>> start

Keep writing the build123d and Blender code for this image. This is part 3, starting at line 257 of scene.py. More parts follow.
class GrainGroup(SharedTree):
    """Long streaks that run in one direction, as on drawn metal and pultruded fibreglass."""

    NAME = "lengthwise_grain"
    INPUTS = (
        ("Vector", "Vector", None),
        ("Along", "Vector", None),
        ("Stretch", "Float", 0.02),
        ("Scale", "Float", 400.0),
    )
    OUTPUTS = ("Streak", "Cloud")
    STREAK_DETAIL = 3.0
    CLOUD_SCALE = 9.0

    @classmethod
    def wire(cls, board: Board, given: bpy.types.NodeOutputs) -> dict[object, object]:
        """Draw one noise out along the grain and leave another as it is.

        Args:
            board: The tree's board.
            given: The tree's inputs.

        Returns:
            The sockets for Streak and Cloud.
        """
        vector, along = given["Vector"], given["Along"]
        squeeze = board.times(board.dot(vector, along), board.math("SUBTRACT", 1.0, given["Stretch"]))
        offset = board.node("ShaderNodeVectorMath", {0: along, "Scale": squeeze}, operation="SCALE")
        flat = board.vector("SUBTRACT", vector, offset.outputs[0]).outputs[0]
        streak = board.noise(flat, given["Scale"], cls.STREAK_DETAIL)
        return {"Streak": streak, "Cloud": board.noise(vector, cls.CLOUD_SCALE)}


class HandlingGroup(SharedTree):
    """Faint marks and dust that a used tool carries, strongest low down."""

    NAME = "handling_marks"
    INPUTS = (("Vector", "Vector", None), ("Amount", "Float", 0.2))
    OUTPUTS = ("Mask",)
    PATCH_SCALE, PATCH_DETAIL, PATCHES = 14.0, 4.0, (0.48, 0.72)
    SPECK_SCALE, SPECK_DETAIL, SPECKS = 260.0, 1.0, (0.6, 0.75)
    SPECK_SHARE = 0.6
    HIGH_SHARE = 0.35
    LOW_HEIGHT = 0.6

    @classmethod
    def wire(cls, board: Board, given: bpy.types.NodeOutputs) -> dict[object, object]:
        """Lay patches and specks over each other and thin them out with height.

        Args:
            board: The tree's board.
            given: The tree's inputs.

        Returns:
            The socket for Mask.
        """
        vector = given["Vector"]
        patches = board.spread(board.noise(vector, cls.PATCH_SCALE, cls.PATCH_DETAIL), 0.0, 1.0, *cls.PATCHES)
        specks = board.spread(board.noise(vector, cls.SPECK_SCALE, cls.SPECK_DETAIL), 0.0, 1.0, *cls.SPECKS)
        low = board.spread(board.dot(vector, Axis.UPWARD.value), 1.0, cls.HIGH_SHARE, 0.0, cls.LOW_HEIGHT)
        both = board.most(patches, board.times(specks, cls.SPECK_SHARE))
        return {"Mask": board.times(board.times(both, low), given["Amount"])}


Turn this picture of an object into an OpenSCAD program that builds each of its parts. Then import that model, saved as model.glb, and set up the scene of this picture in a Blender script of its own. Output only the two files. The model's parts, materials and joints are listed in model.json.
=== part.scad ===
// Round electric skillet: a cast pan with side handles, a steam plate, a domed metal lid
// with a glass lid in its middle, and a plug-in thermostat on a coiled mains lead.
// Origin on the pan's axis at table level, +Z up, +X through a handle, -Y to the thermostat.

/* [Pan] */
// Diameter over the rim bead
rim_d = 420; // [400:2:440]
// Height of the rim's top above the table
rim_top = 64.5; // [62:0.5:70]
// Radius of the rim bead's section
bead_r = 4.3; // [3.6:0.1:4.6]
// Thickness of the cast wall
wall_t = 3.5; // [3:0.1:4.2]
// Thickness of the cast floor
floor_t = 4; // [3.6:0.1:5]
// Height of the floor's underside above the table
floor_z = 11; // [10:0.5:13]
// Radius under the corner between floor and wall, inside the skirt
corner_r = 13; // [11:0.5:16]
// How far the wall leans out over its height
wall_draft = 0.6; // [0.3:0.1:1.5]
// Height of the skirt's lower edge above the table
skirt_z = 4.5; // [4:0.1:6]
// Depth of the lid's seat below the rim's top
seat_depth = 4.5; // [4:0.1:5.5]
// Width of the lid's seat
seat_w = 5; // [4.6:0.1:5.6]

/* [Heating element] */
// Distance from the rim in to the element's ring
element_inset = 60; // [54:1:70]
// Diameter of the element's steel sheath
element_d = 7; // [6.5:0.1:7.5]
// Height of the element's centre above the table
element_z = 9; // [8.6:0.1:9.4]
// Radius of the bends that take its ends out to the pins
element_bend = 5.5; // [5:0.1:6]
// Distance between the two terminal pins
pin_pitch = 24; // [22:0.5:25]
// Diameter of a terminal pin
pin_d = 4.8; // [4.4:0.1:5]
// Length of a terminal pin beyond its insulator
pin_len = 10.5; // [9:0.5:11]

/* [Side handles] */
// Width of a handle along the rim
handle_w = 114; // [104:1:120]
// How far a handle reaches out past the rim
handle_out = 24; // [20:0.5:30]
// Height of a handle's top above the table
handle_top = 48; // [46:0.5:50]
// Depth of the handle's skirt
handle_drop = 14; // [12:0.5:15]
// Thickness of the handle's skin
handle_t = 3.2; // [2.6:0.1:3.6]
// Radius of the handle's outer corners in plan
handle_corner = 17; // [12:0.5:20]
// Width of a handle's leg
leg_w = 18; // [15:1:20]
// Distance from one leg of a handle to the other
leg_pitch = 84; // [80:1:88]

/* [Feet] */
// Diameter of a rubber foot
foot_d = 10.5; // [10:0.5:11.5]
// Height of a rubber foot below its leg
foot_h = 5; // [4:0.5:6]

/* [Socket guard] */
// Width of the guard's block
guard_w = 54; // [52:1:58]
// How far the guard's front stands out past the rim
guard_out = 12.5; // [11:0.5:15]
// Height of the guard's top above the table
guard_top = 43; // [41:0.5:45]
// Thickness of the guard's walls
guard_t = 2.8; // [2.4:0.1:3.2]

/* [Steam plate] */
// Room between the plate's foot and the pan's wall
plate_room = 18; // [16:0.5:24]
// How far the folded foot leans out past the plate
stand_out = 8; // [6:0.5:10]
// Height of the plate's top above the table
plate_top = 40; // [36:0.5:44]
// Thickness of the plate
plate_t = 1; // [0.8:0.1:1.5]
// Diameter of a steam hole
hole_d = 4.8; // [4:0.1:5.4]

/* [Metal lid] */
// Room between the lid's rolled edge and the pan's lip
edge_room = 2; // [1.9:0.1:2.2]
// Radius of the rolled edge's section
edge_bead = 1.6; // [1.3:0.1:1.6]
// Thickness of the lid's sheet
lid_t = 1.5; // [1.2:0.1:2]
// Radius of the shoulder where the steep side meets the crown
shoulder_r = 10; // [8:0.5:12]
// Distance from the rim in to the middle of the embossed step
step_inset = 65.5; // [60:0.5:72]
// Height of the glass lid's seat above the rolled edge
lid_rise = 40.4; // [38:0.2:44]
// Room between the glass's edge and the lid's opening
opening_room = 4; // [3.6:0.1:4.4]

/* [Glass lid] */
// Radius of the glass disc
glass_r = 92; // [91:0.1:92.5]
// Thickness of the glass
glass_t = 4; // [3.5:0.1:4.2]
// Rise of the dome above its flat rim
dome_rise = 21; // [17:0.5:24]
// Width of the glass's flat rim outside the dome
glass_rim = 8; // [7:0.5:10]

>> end
>> start

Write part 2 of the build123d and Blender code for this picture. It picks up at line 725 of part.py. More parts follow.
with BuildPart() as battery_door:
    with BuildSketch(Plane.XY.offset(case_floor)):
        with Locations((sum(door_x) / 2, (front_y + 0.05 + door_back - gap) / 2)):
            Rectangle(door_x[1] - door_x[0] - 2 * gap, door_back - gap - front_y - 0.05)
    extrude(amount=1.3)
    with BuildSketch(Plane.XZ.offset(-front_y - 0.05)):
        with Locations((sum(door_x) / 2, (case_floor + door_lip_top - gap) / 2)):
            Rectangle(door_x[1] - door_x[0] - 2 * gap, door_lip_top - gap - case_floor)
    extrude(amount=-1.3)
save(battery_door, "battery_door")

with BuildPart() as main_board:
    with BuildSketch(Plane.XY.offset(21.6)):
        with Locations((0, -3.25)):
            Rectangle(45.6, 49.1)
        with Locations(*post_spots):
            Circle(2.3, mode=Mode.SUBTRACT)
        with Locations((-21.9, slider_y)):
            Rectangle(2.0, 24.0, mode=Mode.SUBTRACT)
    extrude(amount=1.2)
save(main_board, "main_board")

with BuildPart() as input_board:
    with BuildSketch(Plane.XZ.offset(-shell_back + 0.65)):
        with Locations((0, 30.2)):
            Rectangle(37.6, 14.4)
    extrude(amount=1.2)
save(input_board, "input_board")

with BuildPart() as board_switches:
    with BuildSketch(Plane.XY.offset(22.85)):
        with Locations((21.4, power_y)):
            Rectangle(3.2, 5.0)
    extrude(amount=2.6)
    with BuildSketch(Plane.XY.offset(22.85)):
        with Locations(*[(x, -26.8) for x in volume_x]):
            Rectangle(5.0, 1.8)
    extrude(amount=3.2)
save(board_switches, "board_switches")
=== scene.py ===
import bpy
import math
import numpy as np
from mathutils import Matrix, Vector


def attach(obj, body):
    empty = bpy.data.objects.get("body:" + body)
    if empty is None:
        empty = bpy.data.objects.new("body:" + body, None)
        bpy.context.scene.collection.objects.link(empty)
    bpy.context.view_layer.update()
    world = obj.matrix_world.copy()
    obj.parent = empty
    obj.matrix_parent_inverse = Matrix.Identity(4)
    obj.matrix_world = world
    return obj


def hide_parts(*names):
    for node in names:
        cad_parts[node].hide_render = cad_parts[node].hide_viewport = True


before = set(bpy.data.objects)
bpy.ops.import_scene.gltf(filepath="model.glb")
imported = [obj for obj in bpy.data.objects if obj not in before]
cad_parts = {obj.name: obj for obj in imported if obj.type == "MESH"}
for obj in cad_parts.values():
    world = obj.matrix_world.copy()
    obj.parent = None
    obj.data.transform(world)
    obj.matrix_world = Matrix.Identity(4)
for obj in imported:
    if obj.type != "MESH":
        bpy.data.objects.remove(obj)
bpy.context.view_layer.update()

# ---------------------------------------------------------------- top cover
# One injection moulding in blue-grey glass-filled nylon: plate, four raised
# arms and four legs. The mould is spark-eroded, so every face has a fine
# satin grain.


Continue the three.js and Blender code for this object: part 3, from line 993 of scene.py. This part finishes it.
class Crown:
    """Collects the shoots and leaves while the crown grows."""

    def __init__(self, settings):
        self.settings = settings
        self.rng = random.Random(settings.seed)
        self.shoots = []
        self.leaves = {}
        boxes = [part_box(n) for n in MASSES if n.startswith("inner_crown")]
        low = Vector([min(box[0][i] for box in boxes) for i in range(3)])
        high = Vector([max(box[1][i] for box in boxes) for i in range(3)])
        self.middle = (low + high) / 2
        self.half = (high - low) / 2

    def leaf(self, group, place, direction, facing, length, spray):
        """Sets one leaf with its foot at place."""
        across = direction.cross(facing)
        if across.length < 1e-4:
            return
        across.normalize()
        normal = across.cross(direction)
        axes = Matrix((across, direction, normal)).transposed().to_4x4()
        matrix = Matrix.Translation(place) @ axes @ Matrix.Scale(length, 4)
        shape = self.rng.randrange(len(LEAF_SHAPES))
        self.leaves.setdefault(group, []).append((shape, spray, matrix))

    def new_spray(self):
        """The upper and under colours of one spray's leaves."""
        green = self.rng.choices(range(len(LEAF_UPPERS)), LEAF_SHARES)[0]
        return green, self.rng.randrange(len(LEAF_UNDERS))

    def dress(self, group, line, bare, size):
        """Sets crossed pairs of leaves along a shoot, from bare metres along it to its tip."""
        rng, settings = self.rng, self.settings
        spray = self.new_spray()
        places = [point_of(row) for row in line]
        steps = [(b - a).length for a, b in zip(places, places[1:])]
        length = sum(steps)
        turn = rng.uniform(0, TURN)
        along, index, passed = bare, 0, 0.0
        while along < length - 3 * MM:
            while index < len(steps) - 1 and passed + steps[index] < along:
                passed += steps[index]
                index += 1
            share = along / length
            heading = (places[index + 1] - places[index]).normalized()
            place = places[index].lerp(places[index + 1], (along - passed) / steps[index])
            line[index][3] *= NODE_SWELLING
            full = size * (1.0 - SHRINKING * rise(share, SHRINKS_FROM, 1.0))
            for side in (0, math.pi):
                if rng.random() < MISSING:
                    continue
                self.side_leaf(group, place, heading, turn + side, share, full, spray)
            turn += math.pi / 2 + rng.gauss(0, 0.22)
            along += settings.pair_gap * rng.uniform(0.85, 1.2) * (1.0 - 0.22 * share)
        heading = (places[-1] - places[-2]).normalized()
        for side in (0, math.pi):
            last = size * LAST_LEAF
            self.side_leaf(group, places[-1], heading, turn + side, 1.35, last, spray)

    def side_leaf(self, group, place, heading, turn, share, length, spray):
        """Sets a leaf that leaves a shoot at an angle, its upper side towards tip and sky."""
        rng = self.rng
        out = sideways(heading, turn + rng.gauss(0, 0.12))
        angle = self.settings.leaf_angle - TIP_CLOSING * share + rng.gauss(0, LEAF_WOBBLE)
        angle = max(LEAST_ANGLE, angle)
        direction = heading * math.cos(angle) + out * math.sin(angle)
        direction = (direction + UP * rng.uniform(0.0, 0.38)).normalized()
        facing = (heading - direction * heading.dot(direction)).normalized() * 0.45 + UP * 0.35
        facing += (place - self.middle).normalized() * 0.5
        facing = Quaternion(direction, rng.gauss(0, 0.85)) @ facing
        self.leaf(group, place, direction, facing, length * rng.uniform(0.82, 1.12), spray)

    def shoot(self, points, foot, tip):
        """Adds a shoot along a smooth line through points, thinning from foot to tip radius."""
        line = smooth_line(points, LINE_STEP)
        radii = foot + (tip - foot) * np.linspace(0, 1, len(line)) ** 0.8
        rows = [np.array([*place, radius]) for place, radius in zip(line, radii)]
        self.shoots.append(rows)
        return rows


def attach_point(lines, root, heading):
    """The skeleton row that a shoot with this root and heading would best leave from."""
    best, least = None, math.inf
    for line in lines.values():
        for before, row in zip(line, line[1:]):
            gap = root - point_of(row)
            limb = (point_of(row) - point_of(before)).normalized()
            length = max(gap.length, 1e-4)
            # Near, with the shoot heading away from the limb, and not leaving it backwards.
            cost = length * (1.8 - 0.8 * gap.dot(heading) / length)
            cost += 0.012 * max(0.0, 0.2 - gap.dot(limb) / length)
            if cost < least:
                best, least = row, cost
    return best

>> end
>> start

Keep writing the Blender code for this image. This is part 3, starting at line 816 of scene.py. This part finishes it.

>> end

- **YOUR GOAL**
Transcribe, word for word, every line from the line with "extrude(amount=2.6)" to the line with "before = set(bpy.data.objects)", inclusive, and output nothing else.

- **COMPLETE RESPONSE**
    extrude(amount=2.6)
    with BuildSketch(Plane.XY.offset(22.85)):
        with Locations(*[(x, -26.8) for x in volume_x]):
            Rectangle(5.0, 1.8)
    extrude(amount=3.2)
save(board_switches, "board_switches")
=== scene.py ===
import bpy
import math
import numpy as np
from mathutils import Matrix, Vector


def attach(obj, body):
    empty = bpy.data.objects.get("body:" + body)
    if empty is None:
        empty = bpy.data.objects.new("body:" + body, None)
        bpy.context.scene.collection.objects.link(empty)
    bpy.context.view_layer.update()
    world = obj.matrix_world.copy()
    obj.parent = empty
    obj.matrix_parent_inverse = Matrix.Identity(4)
    obj.matrix_world = world
    return obj


def hide_parts(*names):
    for node in names:
        cad_parts[node].hide_render = cad_parts[node].hide_viewport = True


before = set(bpy.data.objects)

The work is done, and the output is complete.